What is asked: Reproduce all of the data exactly.

··········

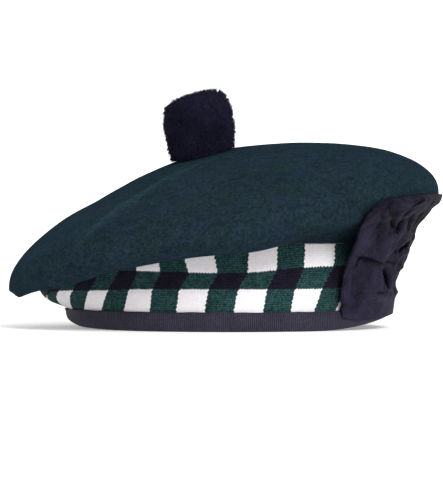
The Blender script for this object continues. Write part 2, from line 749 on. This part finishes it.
felt = cloth_finish(
    "bottle_green_felt", FELT_COLD[:3],
    roughness=1.0, gloss=0.0, sheen=0.012, sheen_tint=(0.25, 0.65, 1.0),
)
place = add_node(felt, "ShaderNodeTexCoord").outputs["Object"]
nap = speckle(felt, place, scale=1500, detail=2, low=0.36, high=0.64)
mottle = speckle(felt, place, scale=560, detail=4, low=0.38, high=0.62)
patchy = speckle(felt, place, scale=170, detail=4, low=0.38, high=0.62)
cloudy = speckle(felt, place, scale=34, detail=3, low=0.35, high=0.65)
hue = speckle(felt, place, scale=60, detail=4, low=0.3, high=0.7)
shade = weighed(felt, 0.0, (nap, 0.22), (mottle, 0.44), (patchy, 0.18), (cloudy, 0.12))
combed = add_node(felt, "ShaderNodeMapping", place)
combed.inputs["Rotation"].default_value = LINT_TURN
combed.inputs["Scale"].default_value = (1.0, 1.0, LINT_STRETCH)
lint = speckle(felt, combed.outputs[0], scale=560, detail=3, low=0.65, high=0.78)
body = mixed(felt, shade, mixed(felt, hue, FELT_COLD, FELT_GREEN), FELT_DEEP)
crest = add_node(felt, "ShaderNodeAttribute", attribute_name="tone").outputs["Fac"]
crest = sums(felt, "MULTIPLY", crest, weighed(felt, 0.42, (patchy, -0.25)))
body = mixed(felt, sums(felt, "MAXIMUM", crest, 0.0), body, RUBBED)
coloured(felt, mixed(felt, sums(felt, "MULTIPLY", lint, 0.55), body, LINT))
raised(felt, weighed(felt, nap, (mottle, 0.6)), distance=0.24 * MM, strength=0.6)

crown_piece = woven("felt_crown", 240, 126, crown_place, CROWN_WALL, felt, tone=rubbed)
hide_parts("crown")

# Cockade. Broad black ribbed ribbon, tucked under at its edges, bridging from the bound edge to
# the rim and crushed into soft folds.
COCKADE_FRONT_ANGLE = -48.2
COCKADE_BACK_ANGLE = 4.0
COCKADE_WALL = 1.2 * MM
COCKADE_SAG = 6.8 * MM
COCKADE_CRUMPLE = 0.7 * MM
RIPPLE_SHARE = 0.55
CREASE_SHARE = 0.9
COCKADE_BELOW_RIM = 1.5 * MM
COCKADE_HEM = 4.5 * MM
COCKADE_LOFT = 3.6 * MM
COCKADE_PUFF = 3.2 * MM
COCKADE_PUFF_AT = 0.95
COCKADE_PUFF_SPREAD = 0.07
COCKADE_PUFF_REACH = 0.45
COCKADE_FOOT_LOW = 0.012
COCKADE_FOOT_CORNER = 0.08
COCKADE_FOOT_REACH = 0.22
CORNER_IN = -2.5
CORNER_IN_AT = 0.925
CORNER_IN_SPREAD = 0.075
CORNER_OUT = 2.1
CORNER_OUT_FROM = 0.96
CORNER_REACH = 0.15
BINDING_STEP = 8 * MM
RIBBON_WIDTH = 90
RIBBON_HEIGHT = 78
TURNED_IN = 1.4
SUNK_FROM = 0.45
SUNK_OVER = 0.35
FOLD_REACHES = 4
FOLD_SHADE = 1.25
EDGE_SHADE = 0.7
EDGE_SHADE_REACH = 0.01
HEAD_SHADE = 0.4
HEAD_SHADE_REACH = 0.03
UPPER_SHADE = 0.25
MIDDLE_SHADE = 0.6
BACK_SHADE = 0.30
FOOT_LIGHT = 0.30
FOOT_LIGHT_SPREAD = 0.17
DEEPEST_SHADE = 1.2
COCKADE_COLUMNS = 22
COCKADE_ROWS = 26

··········

Full response:
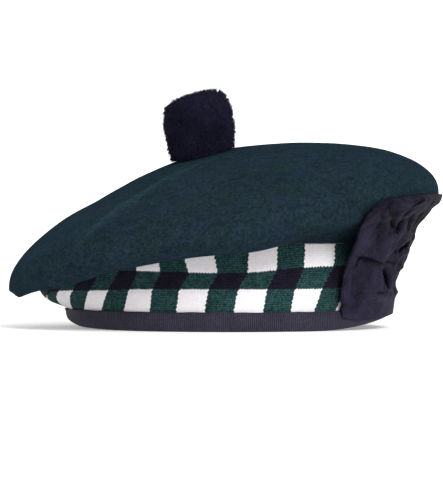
The Blender script for this object continues. Write part 2, from line 749 on. This part finishes it.
felt = cloth_finish(
    "bottle_green_felt", FELT_COLD[:3],
    roughness=1.0, gloss=0.0, sheen=0.012, sheen_tint=(0.25, 0.65, 1.0),
)
place = add_node(felt, "ShaderNodeTexCoord").outputs["Object"]
nap = speckle(felt, place, scale=1500, detail=2, low=0.36, high=0.64)
mottle = speckle(felt, place, scale=560, detail=4, low=0.38, high=0.62)
patchy = speckle(felt, place, scale=170, detail=4, low=0.38, high=0.62)
cloudy = speckle(felt, place, scale=34, detail=3, low=0.35, high=0.65)
hue = speckle(felt, place, scale=60, detail=4, low=0.3, high=0.7)
shade = weighed(felt, 0.0, (nap, 0.22), (mottle, 0.44), (patchy, 0.18), (cloudy, 0.12))
combed = add_node(felt, "ShaderNodeMapping", place)
combed.inputs["Rotation"].default_value = LINT_TURN
combed.inputs["Scale"].default_value = (1.0, 1.0, LINT_STRETCH)
lint = speckle(felt, combed.outputs[0], scale=560, detail=3, low=0.65, high=0.78)
body = mixed(felt, shade, mixed(felt, hue, FELT_COLD, FELT_GREEN), FELT_DEEP)
crest = add_node(felt, "ShaderNodeAttribute", attribute_name="tone").outputs["Fac"]
crest = sums(felt, "MULTIPLY", crest, weighed(felt, 0.42, (patchy, -0.25)))
body = mixed(felt, sums(felt, "MAXIMUM", crest, 0.0), body, RUBBED)
coloured(felt, mixed(felt, sums(felt, "MULTIPLY", lint, 0.55), body, LINT))
raised(felt, weighed(felt, nap, (mottle, 0.6)), distance=0.24 * MM, strength=0.6)

crown_piece = woven("felt_crown", 240, 126, crown_place, CROWN_WALL, felt, tone=rubbed)
hide_parts("crown")

# Cockade. Broad black ribbed ribbon, tucked under at its edges, bridging from the bound edge to
# the rim and crushed into soft folds.
COCKADE_FRONT_ANGLE = -48.2
COCKADE_BACK_ANGLE = 4.0
COCKADE_WALL = 1.2 * MM
COCKADE_SAG = 6.8 * MM
COCKADE_CRUMPLE = 0.7 * MM
RIPPLE_SHARE = 0.55
CREASE_SHARE = 0.9
COCKADE_BELOW_RIM = 1.5 * MM
COCKADE_HEM = 4.5 * MM
COCKADE_LOFT = 3.6 * MM
COCKADE_PUFF = 3.2 * MM
COCKADE_PUFF_AT = 0.95
COCKADE_PUFF_SPREAD = 0.07
COCKADE_PUFF_REACH = 0.45
COCKADE_FOOT_LOW = 0.012
COCKADE_FOOT_CORNER = 0.08
COCKADE_FOOT_REACH = 0.22
CORNER_IN = -2.5
CORNER_IN_AT = 0.925
CORNER_IN_SPREAD = 0.075
CORNER_OUT = 2.1
CORNER_OUT_FROM = 0.96
CORNER_REACH = 0.15
BINDING_STEP = 8 * MM
RIBBON_WIDTH = 90
RIBBON_HEIGHT = 78
TURNED_IN = 1.4
SUNK_FROM = 0.45
SUNK_OVER = 0.35
FOLD_REACHES = 4
FOLD_SHADE = 1.25
EDGE_SHADE = 0.7
EDGE_SHADE_REACH = 0.01
HEAD_SHADE = 0.4
HEAD_SHADE_REACH = 0.03
UPPER_SHADE = 0.25
MIDDLE_SHADE = 0.6
BACK_SHADE = 0.30
FOOT_LIGHT = 0.30
FOOT_LIGHT_SPREAD = 0.17
DEEPEST_SHADE = 1.2
COCKADE_COLUMNS = 22
COCKADE_ROWS = 26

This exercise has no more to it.